_What needs to be done_
Below are several records. Retype exactly those lines running from the one with "Write part 2" through the one with "centre = knot_centre(front)", end lines included, and no others.

_Input for this task_
=====
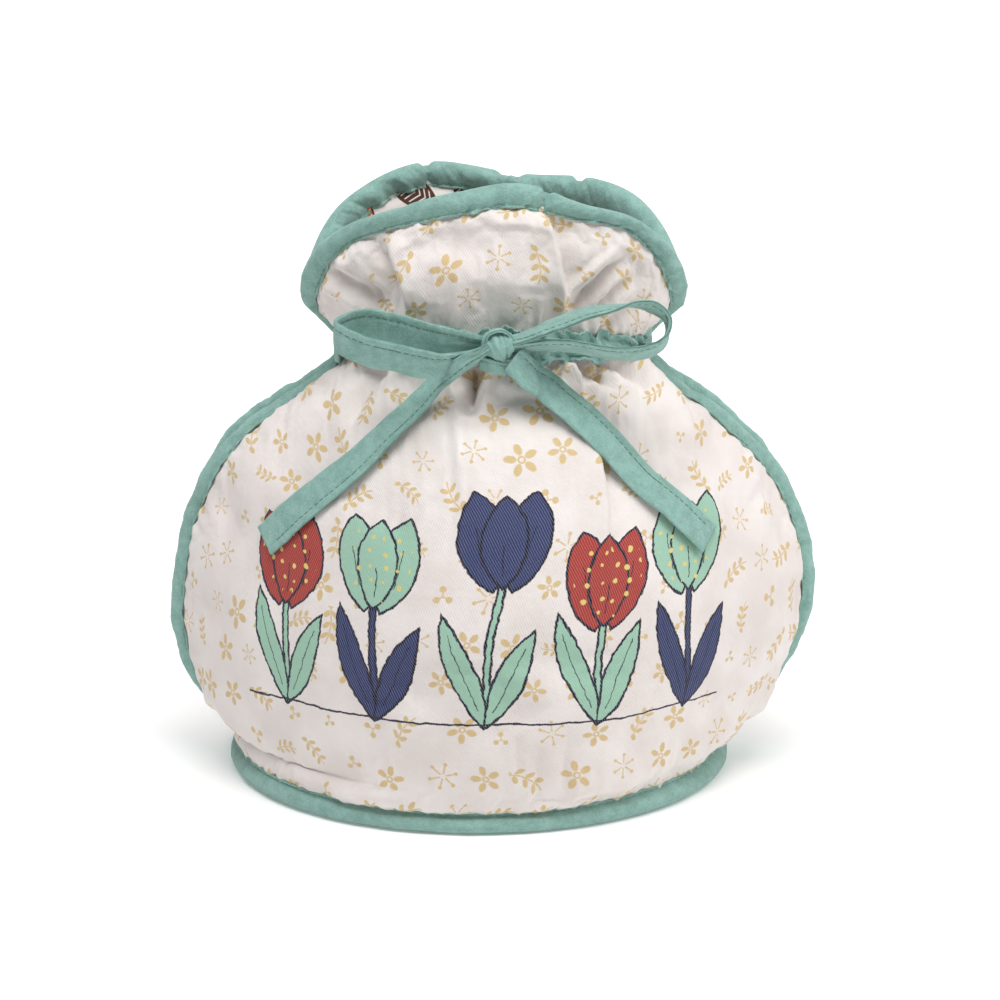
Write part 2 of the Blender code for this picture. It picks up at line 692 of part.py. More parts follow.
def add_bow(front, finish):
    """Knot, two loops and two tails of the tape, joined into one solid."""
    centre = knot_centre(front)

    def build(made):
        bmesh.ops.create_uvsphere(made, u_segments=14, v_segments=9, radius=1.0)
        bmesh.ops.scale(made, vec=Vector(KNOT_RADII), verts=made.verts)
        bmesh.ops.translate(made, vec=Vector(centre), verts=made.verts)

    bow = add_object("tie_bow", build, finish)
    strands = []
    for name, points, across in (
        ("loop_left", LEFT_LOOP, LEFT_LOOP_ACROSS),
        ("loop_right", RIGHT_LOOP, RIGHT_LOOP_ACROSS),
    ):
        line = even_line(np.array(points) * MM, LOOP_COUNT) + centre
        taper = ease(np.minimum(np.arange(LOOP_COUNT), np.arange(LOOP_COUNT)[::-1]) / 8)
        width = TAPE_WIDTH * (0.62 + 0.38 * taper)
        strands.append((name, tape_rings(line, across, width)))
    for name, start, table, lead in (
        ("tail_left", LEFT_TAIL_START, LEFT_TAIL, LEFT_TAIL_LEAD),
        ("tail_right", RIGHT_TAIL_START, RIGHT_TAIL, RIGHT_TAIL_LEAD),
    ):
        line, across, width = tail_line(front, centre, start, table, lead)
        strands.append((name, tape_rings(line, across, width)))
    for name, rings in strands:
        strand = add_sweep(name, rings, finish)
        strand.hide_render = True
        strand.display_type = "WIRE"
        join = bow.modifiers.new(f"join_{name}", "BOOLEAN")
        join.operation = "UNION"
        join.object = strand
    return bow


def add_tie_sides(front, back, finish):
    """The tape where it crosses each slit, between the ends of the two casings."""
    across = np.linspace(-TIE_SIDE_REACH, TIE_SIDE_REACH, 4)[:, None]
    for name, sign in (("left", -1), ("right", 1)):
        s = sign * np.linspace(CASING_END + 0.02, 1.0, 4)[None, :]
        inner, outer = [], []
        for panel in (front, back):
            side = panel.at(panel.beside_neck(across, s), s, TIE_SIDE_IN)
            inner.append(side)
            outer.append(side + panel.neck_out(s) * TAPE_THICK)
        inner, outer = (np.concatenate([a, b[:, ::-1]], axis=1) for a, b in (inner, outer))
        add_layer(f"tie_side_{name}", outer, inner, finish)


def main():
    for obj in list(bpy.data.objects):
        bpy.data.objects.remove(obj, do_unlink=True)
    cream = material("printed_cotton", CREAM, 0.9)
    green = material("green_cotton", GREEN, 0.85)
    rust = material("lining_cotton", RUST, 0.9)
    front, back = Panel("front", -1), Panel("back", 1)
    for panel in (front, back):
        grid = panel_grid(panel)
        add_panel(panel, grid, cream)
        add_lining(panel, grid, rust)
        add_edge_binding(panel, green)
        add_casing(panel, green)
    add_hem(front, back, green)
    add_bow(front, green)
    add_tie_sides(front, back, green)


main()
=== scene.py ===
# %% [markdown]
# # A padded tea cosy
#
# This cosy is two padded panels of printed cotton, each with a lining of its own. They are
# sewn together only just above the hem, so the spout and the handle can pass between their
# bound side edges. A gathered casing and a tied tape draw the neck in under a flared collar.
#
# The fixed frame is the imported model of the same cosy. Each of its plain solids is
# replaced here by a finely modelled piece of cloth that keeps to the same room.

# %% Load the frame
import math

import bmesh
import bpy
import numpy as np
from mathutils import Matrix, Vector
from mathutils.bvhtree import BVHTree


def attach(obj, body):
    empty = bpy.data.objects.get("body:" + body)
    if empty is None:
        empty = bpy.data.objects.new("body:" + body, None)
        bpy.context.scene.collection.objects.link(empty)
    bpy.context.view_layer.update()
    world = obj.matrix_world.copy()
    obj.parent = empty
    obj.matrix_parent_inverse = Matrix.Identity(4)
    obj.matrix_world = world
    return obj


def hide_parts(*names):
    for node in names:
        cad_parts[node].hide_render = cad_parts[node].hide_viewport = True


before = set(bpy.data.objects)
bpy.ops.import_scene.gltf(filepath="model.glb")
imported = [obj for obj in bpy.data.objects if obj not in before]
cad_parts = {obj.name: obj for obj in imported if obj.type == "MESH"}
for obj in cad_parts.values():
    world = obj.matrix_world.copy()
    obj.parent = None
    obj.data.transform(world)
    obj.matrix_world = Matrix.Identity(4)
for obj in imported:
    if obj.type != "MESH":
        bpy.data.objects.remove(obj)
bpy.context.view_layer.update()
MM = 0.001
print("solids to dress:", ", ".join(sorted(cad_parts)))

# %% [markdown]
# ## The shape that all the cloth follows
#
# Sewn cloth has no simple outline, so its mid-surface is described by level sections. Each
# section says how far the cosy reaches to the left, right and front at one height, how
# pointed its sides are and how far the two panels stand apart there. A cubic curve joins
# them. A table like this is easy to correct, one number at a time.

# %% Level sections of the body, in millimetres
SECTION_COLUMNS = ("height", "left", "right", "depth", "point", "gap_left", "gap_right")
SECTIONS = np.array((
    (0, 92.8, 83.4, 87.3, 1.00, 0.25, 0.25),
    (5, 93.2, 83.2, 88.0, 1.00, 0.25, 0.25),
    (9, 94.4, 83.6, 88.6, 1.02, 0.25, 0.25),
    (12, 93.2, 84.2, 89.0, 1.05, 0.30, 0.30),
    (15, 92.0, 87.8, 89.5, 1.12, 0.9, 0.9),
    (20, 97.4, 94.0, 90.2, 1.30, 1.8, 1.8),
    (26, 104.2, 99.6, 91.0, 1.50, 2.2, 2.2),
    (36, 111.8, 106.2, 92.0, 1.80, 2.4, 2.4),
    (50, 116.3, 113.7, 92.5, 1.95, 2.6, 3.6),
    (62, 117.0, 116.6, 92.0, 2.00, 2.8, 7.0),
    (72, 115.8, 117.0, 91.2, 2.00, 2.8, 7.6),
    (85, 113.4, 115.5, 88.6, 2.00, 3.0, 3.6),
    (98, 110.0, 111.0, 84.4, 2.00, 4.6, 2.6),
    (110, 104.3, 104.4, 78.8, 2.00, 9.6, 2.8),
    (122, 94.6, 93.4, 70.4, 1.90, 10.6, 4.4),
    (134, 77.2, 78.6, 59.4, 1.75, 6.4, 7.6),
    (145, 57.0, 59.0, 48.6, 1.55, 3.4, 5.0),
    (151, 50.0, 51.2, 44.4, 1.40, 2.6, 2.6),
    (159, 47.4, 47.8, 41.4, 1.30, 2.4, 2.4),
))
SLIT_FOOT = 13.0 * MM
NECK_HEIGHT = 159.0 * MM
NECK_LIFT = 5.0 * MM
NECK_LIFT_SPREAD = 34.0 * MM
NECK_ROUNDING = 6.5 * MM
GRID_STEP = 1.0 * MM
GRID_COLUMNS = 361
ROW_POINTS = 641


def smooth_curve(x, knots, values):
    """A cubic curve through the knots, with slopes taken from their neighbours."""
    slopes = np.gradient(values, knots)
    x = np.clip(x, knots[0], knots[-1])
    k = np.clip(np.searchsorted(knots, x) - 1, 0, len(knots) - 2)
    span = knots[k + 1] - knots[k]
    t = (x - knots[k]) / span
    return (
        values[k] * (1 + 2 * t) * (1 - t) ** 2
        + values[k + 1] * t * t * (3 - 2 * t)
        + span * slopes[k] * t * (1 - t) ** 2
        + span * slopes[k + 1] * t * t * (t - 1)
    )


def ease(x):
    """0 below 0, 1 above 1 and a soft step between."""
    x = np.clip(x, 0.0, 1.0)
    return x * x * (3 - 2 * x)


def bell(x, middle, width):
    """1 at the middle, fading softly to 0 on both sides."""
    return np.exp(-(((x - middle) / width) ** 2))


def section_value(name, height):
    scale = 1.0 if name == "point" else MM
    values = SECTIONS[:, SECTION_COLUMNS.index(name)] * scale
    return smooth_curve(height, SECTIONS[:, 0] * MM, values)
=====
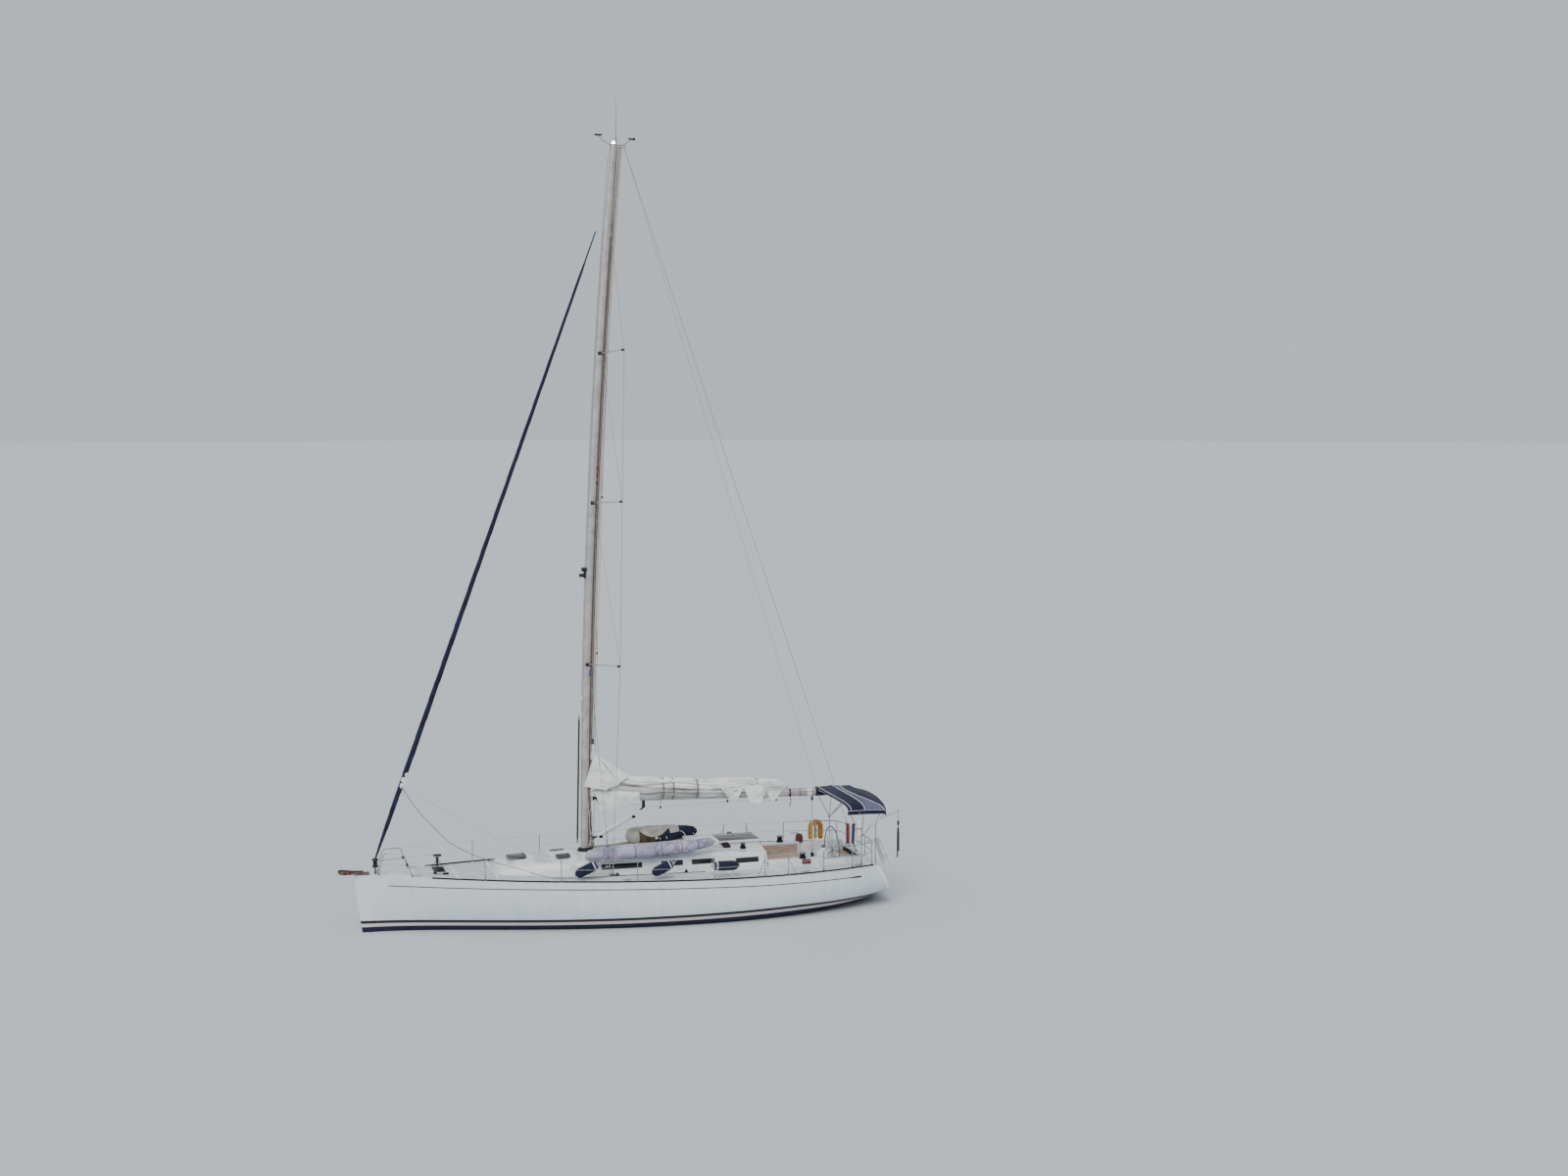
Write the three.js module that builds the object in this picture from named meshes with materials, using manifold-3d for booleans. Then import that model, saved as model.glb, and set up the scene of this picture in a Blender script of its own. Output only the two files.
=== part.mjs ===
=====
_Result_
Write part 2 of the Blender code for this picture. It picks up at line 692 of part.py. More parts follow.
def add_bow(front, finish):
    """Knot, two loops and two tails of the tape, joined into one solid."""
    centre = knot_centre(front)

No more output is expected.